L’amore è una cosa troppo seria per tollerare confusioni e mistificazioni. L’amore tra un uomo e una donna, poi, ha una relazione così profonda ed essenziale con la vita– a partire proprio dalla sua nascita biologica- che il suo apparentamento con la morte è più “letterario” che sostanziale.
Eros e Thanatos sono una coppia simbolicamente feconda ma che andrebbe radicalmente ripensata e messa in discussione. L’amore che uccide si può chiamare ancora così? O piuttosto è il non-amore che –portato alle sue estreme conseguenze- non tollera che l’altro esista al di fuori di una struttura di dominio? Viene in mente quanto in modo insuperabile affermava Giovanni Paolo II nelle sua Mulieris Dignitatem a proposito di quella dignità della donna in quanto persona cioè essere “per sé” che è in relazione con un altro. Dignità dunque della relazione tra due persone che reciprocamente si riconoscono e si alleano in un progetto di vita che li unisce e li distingue nella comunione. Amore ha questa dimensione e questo respiro.
La cultura del possesso e della negazione dell’altro/a in cui siamo immersi ci fa banalizzare il male, come direbbe la Arendt, e chiamare delitto passionale quello che appartiene ai domini oscuri della malattia, del disagio e della disperazione. Abbiamo per questo il dovere di derubricare questi fenomeni di violenza sulle donne dall’orizzonte emozionale e di ricondurli per intero a quella sopraffazione che nasce dalla paura dell’altro, dal volerlo “possedere” come una cosa, dal non sopportare che sopravviva ad un legame malato. Dobbiamo continuare a ricordare agli uomini che è è proprio questo, ora  il momento opportuno per liberare la relazione con le donne da ogni residuo di brutalità, di distruttività, di abuso.

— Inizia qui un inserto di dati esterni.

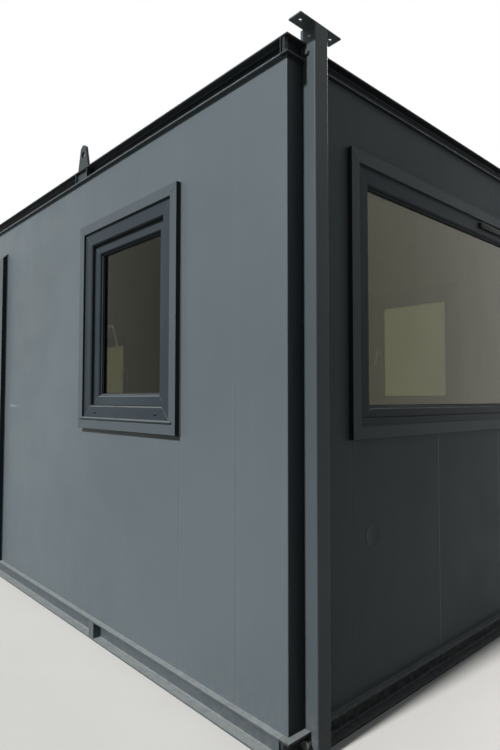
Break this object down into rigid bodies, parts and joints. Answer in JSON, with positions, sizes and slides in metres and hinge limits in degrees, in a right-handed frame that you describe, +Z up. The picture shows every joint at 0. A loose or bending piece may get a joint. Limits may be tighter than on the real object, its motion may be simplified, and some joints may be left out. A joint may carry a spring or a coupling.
{
  "type": "portable site cabin",
  "caption": "Steel portable site cabin with channel base and roof ring, corner jack legs, roof lifting lugs, framed windows and a hinged door in the long side.",
  "frame": {"origin": "on the ground, under the middle of the cabin's overall size", "axes": "+X along the cabin towards the end that the picture shows, -Y out of the long wall with the door, +Z up"},
  "size_m": [7.431, 2.866, 2.7499],
  "materials": {
    "wall_paint": "semi-gloss anthracite paint on flat steel sheet",
    "frame_paint": "semi-gloss anthracite paint on rolled steel",
    "leg_paint": "semi-gloss anthracite paint on steel tube",
    "surround_paint": "satin anthracite paint on folded steel",
    "door_paint": "semi-gloss anthracite paint on steel",
    "roof_paint": "matt grey coated steel",
    "joist_steel": "dull galvanised steel",
    "pin_steel": "dull zinc",
    "hinge_steel": "painted steel",
    "handle_metal": "satin",
    "floor_ply": "matt birch-faced board",
    "lining_board": "white vinyl faced board",
    "window_plastic": "anthracite foil",
    "window_glass": "clear"
  },
  "bodies": {
    "cabin": {"base_rail_front": "frame_paint", "base_rail_back": "frame_paint", "base_rail_end_right": "frame_paint", "base_rail_end_left": "frame_paint", "base_stiffeners": "frame_paint", "floor_joists": "joist_steel", "floor_deck": "floor_ply", "corner_posts": "wall_paint", "front_wall_right": "wall_paint", "front_wall_left": "wall_paint", "front_wall_over_door": "wall_paint", "back_wall": "wall_paint", "end_wall_right": "wall_paint", "end_wall_left": "wall_paint", "roof_rail_front": "frame_paint", "roof_rail_back": "frame_paint", "roof_rail_end_right": "frame_paint", "roof_rail_end_left": "frame_paint", "roof_purlins": "joist_steel", "roof_sheet": "roof_paint", "ceiling_lining": "lining_board", "lifting_lugs": "frame_paint", "jack_leg_front_right": "leg_paint", "jack_leg_front_left": "leg_paint", "jack_leg_back_right": "leg_paint", "jack_leg_back_left": "leg_paint", "leg_pins": "pin_steel", "front_window_surrounds": "surround_paint", "front_window_frames": "window_plastic", "front_window_sashes": "window_plastic", "front_window_glass": "window_glass", "back_window_surrounds": "surround_paint", "back_window_frames": "window_plastic", "back_window_sashes": "window_plastic", "back_window_glass": "window_glass", "end_window_surrounds": "surround_paint", "end_window_frames": "window_plastic", "end_window_glass": "window_glass", "door_surround": "surround_paint", "door_frame": "surround_paint", "door_overpanel": "door_paint", "door_hinge_pins": "hinge_steel"},
    "door": {"door_leaf": "door_paint", "door_handle": "handle_metal", "door_hinge_knuckles": "hinge_steel"}
  },
  "joints": [
    {"name": "door_hinge", "type": "hinge", "parent": "cabin", "child": "door", "pos_m": [-0.118, -1.391, 0], "axis": [0, 0, -1], "range_deg": [0, 110]}
  ]
}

Dobbiamo soprattutto alle giovani generazioni trasmettere la cultura dell’alleanza tra uomini e donne in vista della vita e non della morte.
La responsabilità delle parole nasce anche da qui. L’amore è “passione” nel senso che sa anche passare attraverso la sofferenza e sa essere più forte del dolore. Sa sopportare che l’altro sia, viva .
Anzi: vuole che l’altro sia più di se stesso. Guardiamo perciò a questi fenomeni di morte come a ciò che è esattamente agli antipodi dell’amore e non una sua degenerazione.
Abbiamo il dovere di difendere uomini e donne del nostro tempo da tutto quello che li defrauda di questa possibilità e inesauribile ricchezza del loro incontro.